Dude, what you're doing is asking Amazon for a free ride to have your "direct relationship" with your customers by cutting them off. If you like your direct relationship so much, create your own Kindle. Don't expect Amazon to spread its legs for you.

Jocke Selin

You've joined the game, and now it looks like you're going to have to play it despite not wanting to. Very sad. Another issue you should raise with Amazon, both publishers and customers. I sincerely hope you win this battle, as this is another barrier to entry for me. I simply don't like the idea of being crushed in the middle between good publishers and authors like yourself and some world-domination-aspiring-organisation.
Good luck!

Dave Thomas

“Dude, what you're doing is asking Amazon for a free ride”

That would be true if the Kindle had a subsidized price of $99, and Amazon relied on revenue from future sales to make back the initial loss. But Kindles are expensive out of the box. At that price, I'd expect open access. I'd be happy to pay reasonable network fees, but these charges seem to be designed to be punitive.

Robert Dober

Dave (or was that Dude? ;)
I completely agree with your policy. But you know me Dave I am the outright unreasonable, very pedantic guy who hardly knows how to spell Pragmatic. On second thought one might consider a more "pragmatic" approach and play the game.
But on principles you are just so right, you joined a game, somebody changed the rules dramatically. I do not see any reason why you should not leave the game again.

BTW I believe that the download over the air is more a hype, although it might be a lifesaver sometimes of course (but the same might hold for nuclear missile heads).

I have to admit that I am a happy customer of Amazon and Google and I have to admit that I stay very, very suspicious of their hidden agenda, as I would of yours if you had the same market shares.

Cheers
Robert

Brian Landers

"Of course, they could argue that it's fair for readers to pay for bandwidth usage, but in reality I suspect that these transfers are a vanishingly small percentage of their overall network usage."

I suspect it's more likely that Amazon has to pay Sprint for users' EVDO usage on a usage basis and they need to recoup those costs. The books you buy from Amazon.com have the delivery cost built in, but those you send via email do not.

andy

This is part of the reason I went with the Bookeen Cybook. It's not crippled by DRM. it will display any pdf, mobi or prc that is added to it's memory or put on an sd card for it.
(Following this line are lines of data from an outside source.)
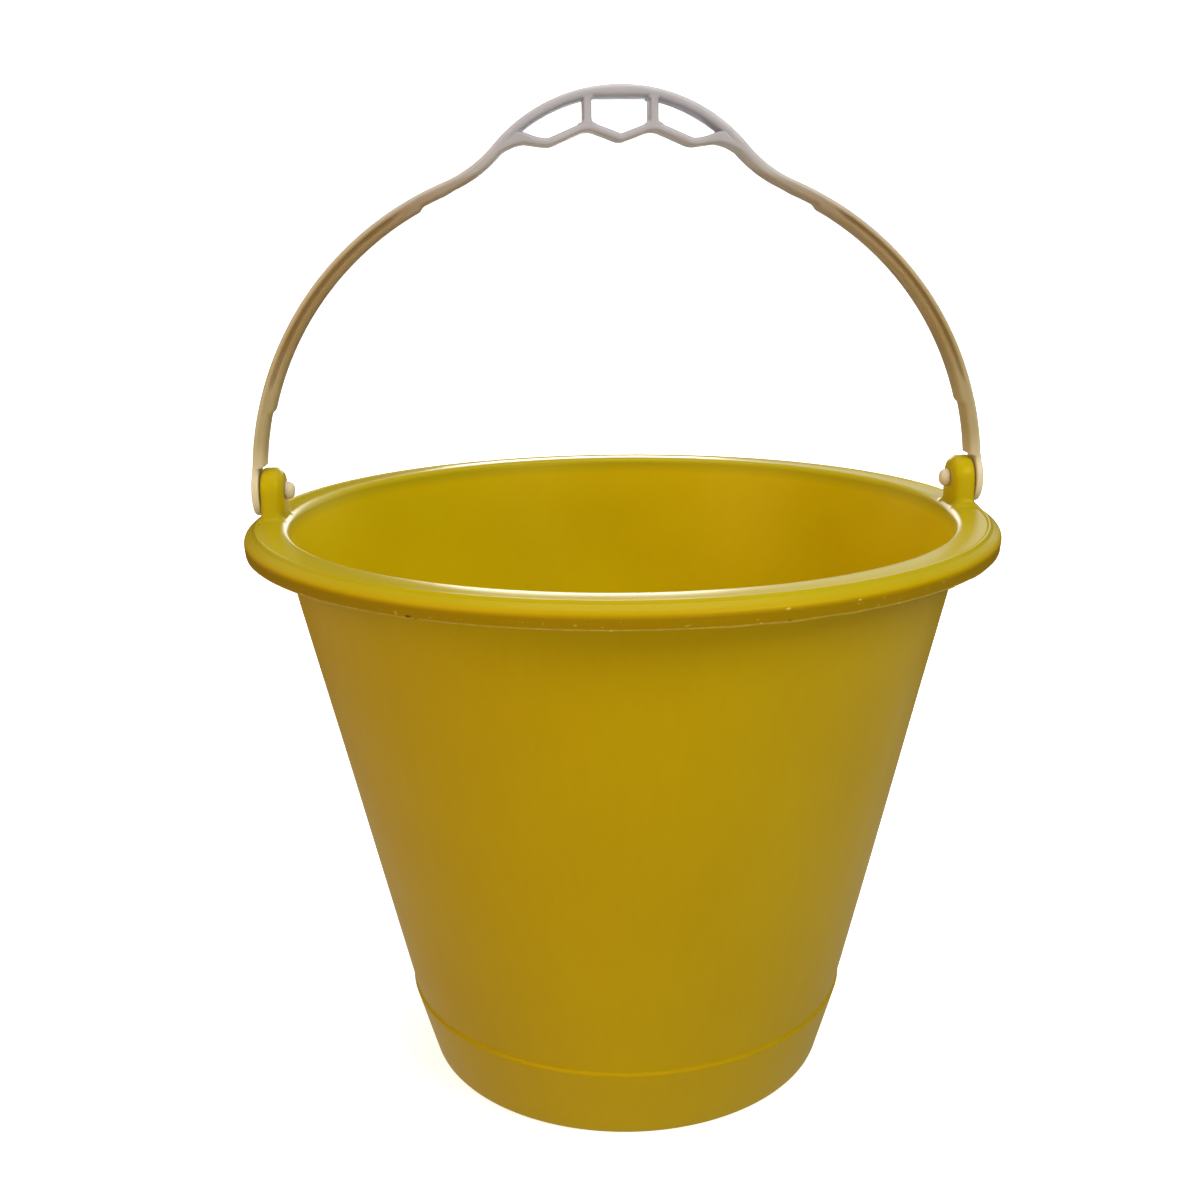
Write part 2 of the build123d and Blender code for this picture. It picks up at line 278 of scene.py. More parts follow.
def makeBucketShell(b):
    # The profile turned about Z. The skirt's lower edge drops by short bits of flash at random angles. The
    # wall leaves its true radius by waveRound sin(turns angle + start) sin(height / up), out of round, and
    # by waveSlant sin(turns angle + height / up), in slanting waves.
    profile = bucketProfile(b)
    angle = np.linspace(0, 2 * math.pi, b["around"], endpoint=False)[:, None]
    radius, height = profile[:, 0][None, :], profile[:, 1][None, :]
    draw = np.random.default_rng(7)
    places = draw.uniform(0, 2 * math.pi, b["flashCount"])
    halves = draw.uniform(*b["flashHalf"], b["flashCount"])
    drops = draw.uniform(*b["flashDrop"], b["flashCount"])
    flash = np.zeros_like(angle)
    full, gone = b["flashFade"]
    for place, half, drop in zip(places, halves, drops):
        off = np.abs((angle - place + math.pi) % (2 * math.pi) - math.pi)
        flash = np.maximum(flash, drop * ramp(off, gone * half, full * half))
    turns, start, up = b["roundTurns"]
    wave = b["waveRound"] * np.sin(turns * angle + start) * np.sin(height / up)
    turns, up = b["slantTurns"]
    wave = wave + b["waveSlant"] * np.sin(turns * angle + height / up)
    waving = ramp(height, *b["waveLow"]) * ramp(rimZ - height, *b["waveHigh"])
    onLip = (radius > rimR - b["flashReach"]) * ramp(height, lipZ + b["flashTop"], lipZ)
    grid = turnedGrid(radius + wave * waving, height - flash * onLip, angle)
    quads = gridQuads(len(angle), len(profile), wrapRows=True)
    return closedMesh("bucket_moulding", grid.reshape(-1, 3), quads)


ear = dict(
    setback=6.4,               # rim's outside to the ear's outer face
    thickness=8.8,
    roundR=9.2,                # half-round top about the pin
    innerRound=3.6,            # soft edges on the bucket's inner side
    outerRound=2.4,
    boreR=3.07,
    outerStand=0.2,            # outer face beyond the bearing face, so that the eye sits snug
    footRound=(0.5, 4.6, 1.6),  # hollow at the root: inner face, sides, outer face
    footSink=0.06,             # the hollow's edge lies this deep in the rim
    rootDepth=1.8,             # how deep the ear goes into the rim
    points=(9, 7, 8, 33),      # points of the grid on a rounding, a flat, a hollow and the half-round top
)


def rimSurface(radius):
    # Height of the rim's top at a radius, read from the profile between the inner crest and the shoulder.
    shoulderEnd, crestDepth = 0.2, 4
    profile = bucketProfile(bucket)
    top = profile[:np.argmax(profile[:, 0] > rimR - shoulderEnd)]
    top = top[top[:, 1] > rimZ - crestDepth]
    return np.interp(radius, top[:, 0], top[:, 1])


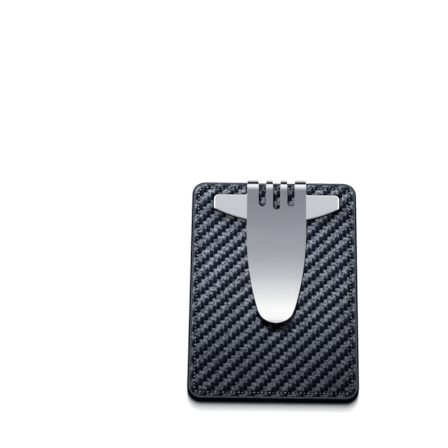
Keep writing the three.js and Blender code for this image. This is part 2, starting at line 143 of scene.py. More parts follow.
# How dark the painted shade makes the leather in its holes and seams, buried under the clip plate,
# on the wall of the plate's seat, behind the slots and just below the wings.
PAINTED_SHADE_HOLE = 0.99
PAINTED_SHADE_SEAM = 0.55
PAINTED_SHADE_BURIED = 0.93
PAINTED_SHADE_WALL = 0.7
PAINTED_SHADE_SLOT = 0.4
PAINTED_SHADE_BELOW_WINGS = 0.55
BACK_PAINTED_SHADE_HOLE = 0.9
BACK_PAINTED_SHADE_SEAM = 0.35

# Clip: its seat, half width of the strip, slots, outline of the tongue and shape of the bend.
SEAT_MARGIN = 0.15
SEAT_END_MARGIN = 1.1
SEAT_STRIP_MARGIN = 0.2
SEAT_STRIP_START = 35.0
SEAT_GAP = 0.03
SEAT_WALL = (-0.05, 0.4)
PRESSED_FLAT = 0.75
STRIP_HALF = (TONGUE_HIGH[0] - TONGUE_LOW[0]) / 2
SLOT_HALF = 1.6
SLOT_PITCH = 6.1
SIDE_SLOT_END = 36.6
MIDDLE_SLOT_END = 35.2
WING_TOP = 43.9
WING_END_LOW = 37.4
WING_SAG = WING_END_LOW - WING_BOTTOM
WING_CORNER = 1.8
WING_FILLET = 0.9
WING_LOW_CORNER = 0.8
TAPER_START = 26.7
TAPER_RADIUS = 145.0
TIP_RADIUS = 7.5
BEND_OUTER = 2.5
BEND_FOOT_Y = BEND_BACK - BEND_OUTER
BEND_TURN = math.radians(163)
CREST_RADIUS = 10.0
FALL_ANGLE = math.radians(9.2)
CONTACT_ANGLE = math.radians(0.5)
TIP_LIFT = math.radians(10.2)
CONTACT_Y = 3.0
ROOT_LENGTH = 0.3
TONGUE_ROOT = 4.0
SHEET_EDGE_ROUND = 0.38
CHAMFER_STRETCH = 2.05

# Pocket side: pad (set in so that its relief stays near the case's back), mouth, thumb slot and
# their turned edges.
PAD_FOOT = 3.0
PAD_FACE = 6.2
PAD_CROWN = 0.12
PAD_ROUNDING = 1.15
PAD_SET_IN = 0.12
CROWN_END = 16.0
LEATHER = 1.0
FACING_PUFF = 0.35
FACING_PUFF_REACH = 2.4
MOUTH_BOWL_RADIUS = 44.0
MOUTH_SLOPE = math.radians(22)
MOUTH_SLOPE_END = 23.0
MOUTH_SHOULDER_RADIUS = 24.0
MOUTH_STITCH_INSET = 1.5
MOUTH_STITCH_HALF = 31.5
THUMB_HALF_WIDTH = 8.3
THUMB_HALF_LENGTH = 22.9
THUMB_Y = -10.0
THUMB_STITCH_OFFSET = 1.7
TURNED_EDGE = 0.14
TURNED_WIDTH = 0.35
CUT_EDGE_RADIUS = 0.3
THUMB_EDGE_RADIUS = 0.24
CUT_EDGE_DEPTH = 0.36
THUMB_EDGE_DEPTH = 0.42
EDGE_PITCH = 0.6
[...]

taht's it, no wondering if amazon will stop distributing stuff for it, or will charge more next week for putting content on it.

John Conti

This is classic brick and mortar company dumb. The reason I say that is, they are trying to DRIVE people AT their store, instead of luring them. See customers are enjoying the relationship with their publishers. They're getting more than a book! Very important with us nerds, who need so much information, all the time.

If, for example, they had created a new collaborative model that worked through amazon.com, this approach might be worthwhile. Instead they're trying to cut off something their users want. This is a bit of the Microsoft, old school playbook. I expect more from Amazon. Just because they *can* do something doesn't mean it is a good idea.

Since voting with money is the way to go here, I think I'll forgo my next Kindle purchase :-) Come on Apple.